Chiang Kai-shek asked for and received foreign help long before World War II. From 1928 to 1938 received help from Germany. General Alexander von Falkenhausen, a Nazi, made sure that the Chinese learned how to use German weapons and that they learned how to march in the German goose-step. And we shouldn’t overlook other ingredients in the cockeyed world of Chiang Kai-shek. Chiang was a member of the fledgling Chinese Communist Party and he traveled to Moscow to gain Russia’s political and military help. With Stalin’s approval he came back to China with two million rubles. In 1927, with Lenin dead as well as the founder of the Chinese Nationalist Party, Sun Yat-sen, Chiang went on a mission to purge and kill Chinese Communists. He slaughtered thousands of Communists in Canton. To add to this bouillabaisse of history, Mao Ze-dong, who began his professional life as a librarian and ended it as the killer of 60 million of his own people, learned his craft of killing during the Second World War.
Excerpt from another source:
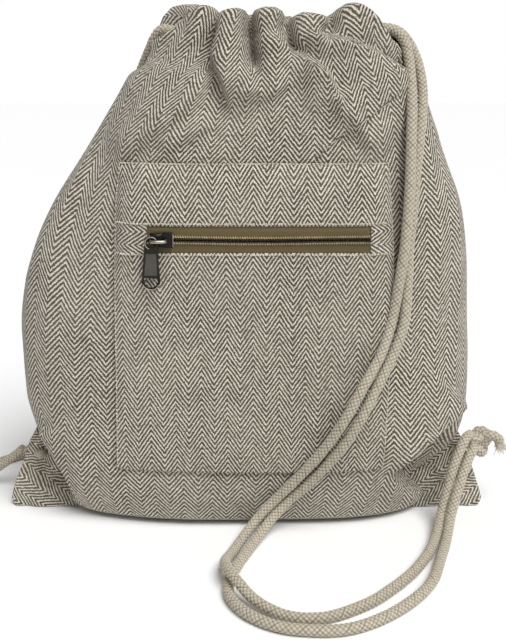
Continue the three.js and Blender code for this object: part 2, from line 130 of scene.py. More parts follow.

The evidence is that the war in China was an indisputable and direct benefit to us. There were roughly 60,000 Americans (a high estimate) in China. Roughly fewer than 4,000 Americans died in China (my estimate). This was fewer than the number of Americans killed at Iwo Jima. How did we gain from being in China? The answer is that more than 1 million Japanese soldiers remained in China during the latter part of the war. Without being tied up in China, it’s likely that the great majority of Japanese troops would have been sent to fight us in the Pacific. And many more Americans would have been killed.